“Não nos cabe discutir, aqui, esta tomada de posição filosófica. Constatemos somente que, em última instância, o homem moderno a-religioso assume uma existência trágica e que a sua escolha existencial não é desprovida de grandeza. Mas este homem a-religioso descende do homo-religius, e queira-o ou não, é também obra deste, constituiu-se a partir das situações assumidas pelos seus antepassados. Em suma, é o resultado de um processo de dessacralização. […]
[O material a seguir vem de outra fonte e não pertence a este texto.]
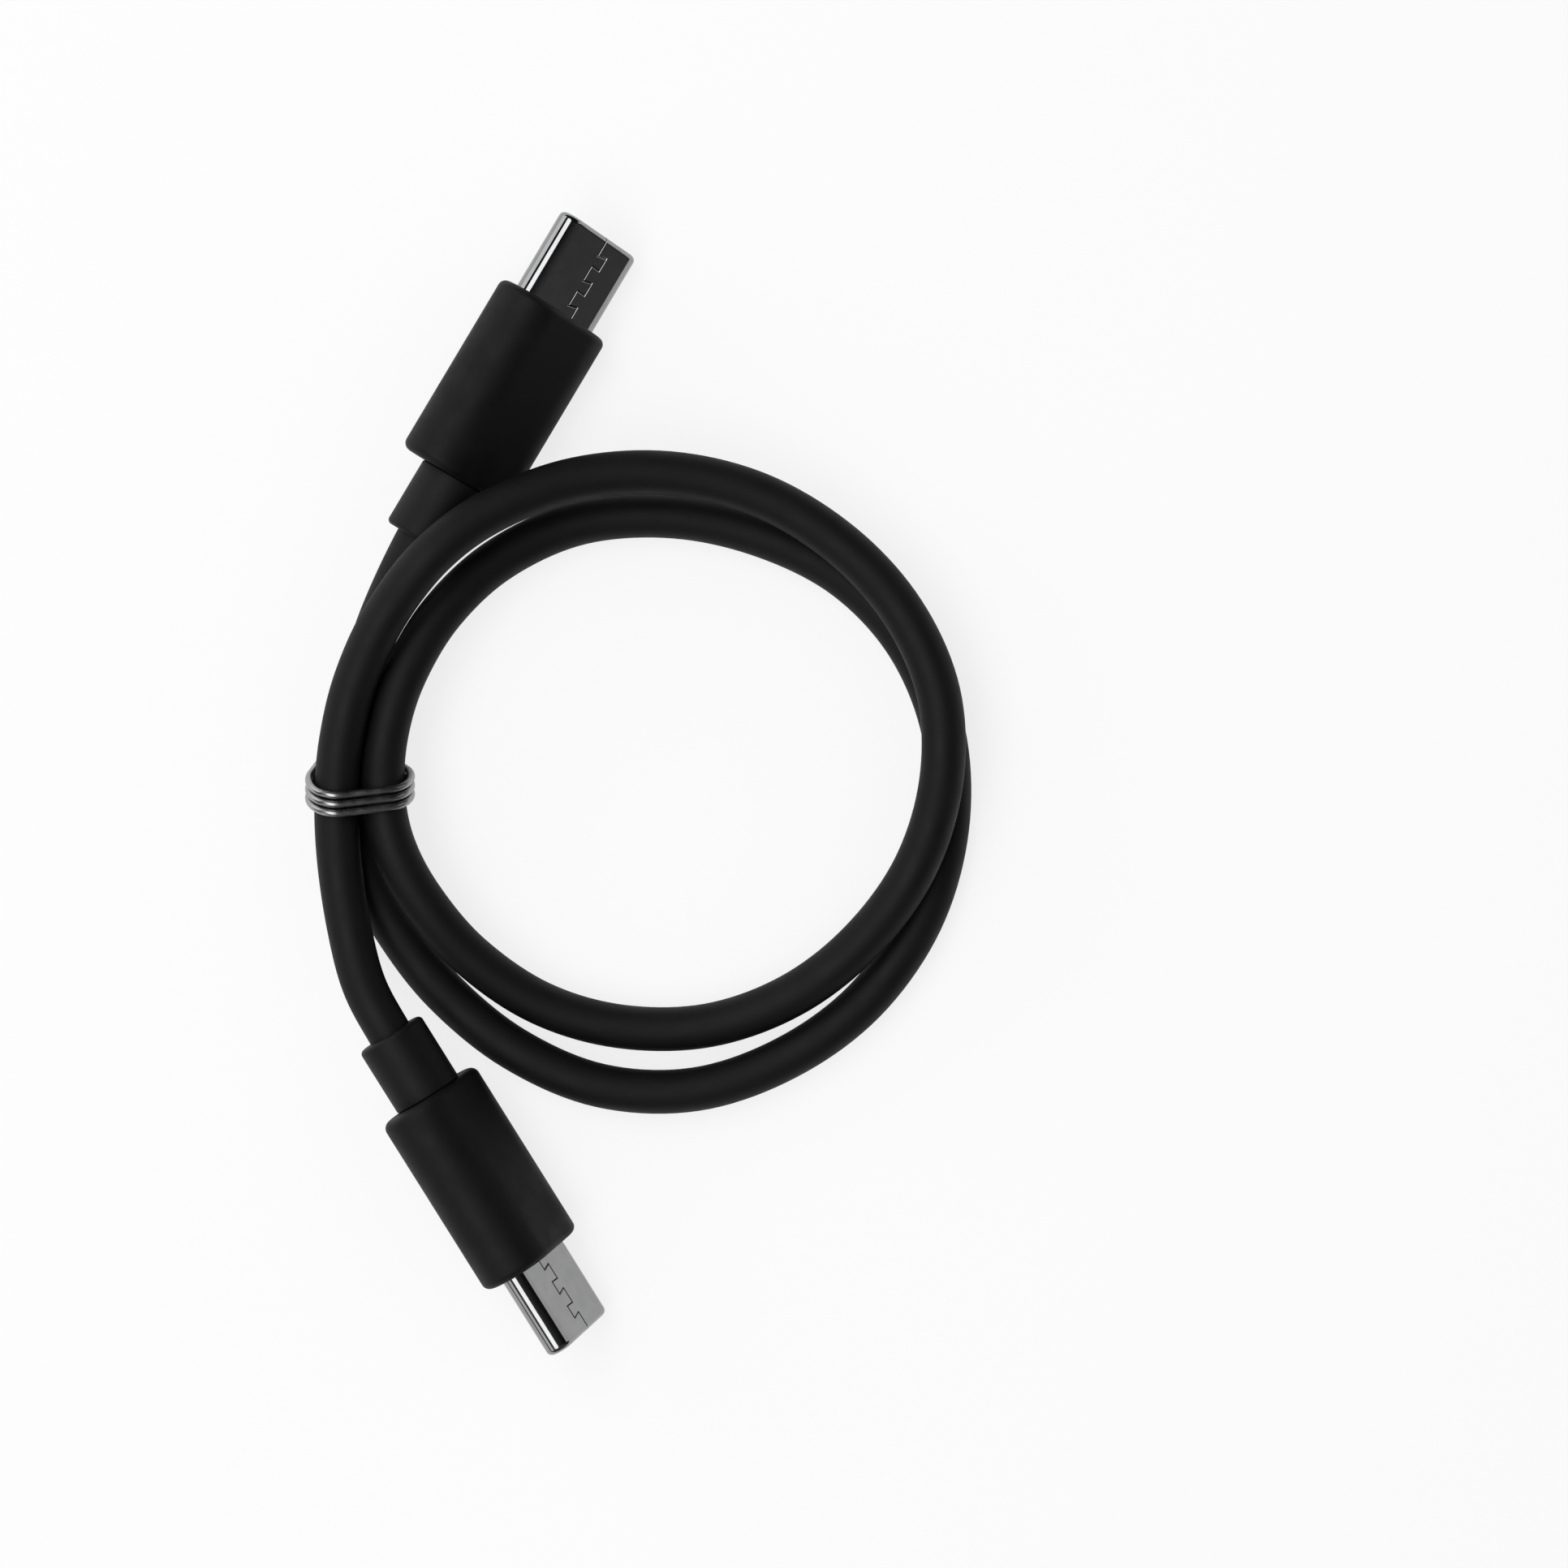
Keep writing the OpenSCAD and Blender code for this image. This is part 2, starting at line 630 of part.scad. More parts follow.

Mas isto quer dizer que o homem a-religioso se constitui por oposição ao seu predecessor, esforçando-se por se “esvaziar” de toda a religiosidade e de toda a significação trans-humana. Ele reconhece-se a si próprio na medida em que se “liberta” e se “purifica” das “superstições” dos seus antepassados. Por outras palavras, o homem profano, queira-o ou não, conserva ainda os vestígios do comportamento do homem religioso, mas esvaziado das significações religiosas. Faça o que fizer, é um herdeiro. Não pode abolir definitivamente o seu passado, porque ele próprio é produto desse passado.
Constitui-se por uma série de negações e recusas, mas continua a ser ainda assediado pelas realidades que recusou e negou. Para dispor de um Mundo para si, dessacralizou o Mundo em que os seus antepassados viviam, mas para chegar aí, foi obrigado a tomar o inverso do comportamento que o precedia, e este comportamento sente-o ele sempre, sob uma forma ou outra, prestes a reatualizar-se no mais profundo do seu ser.”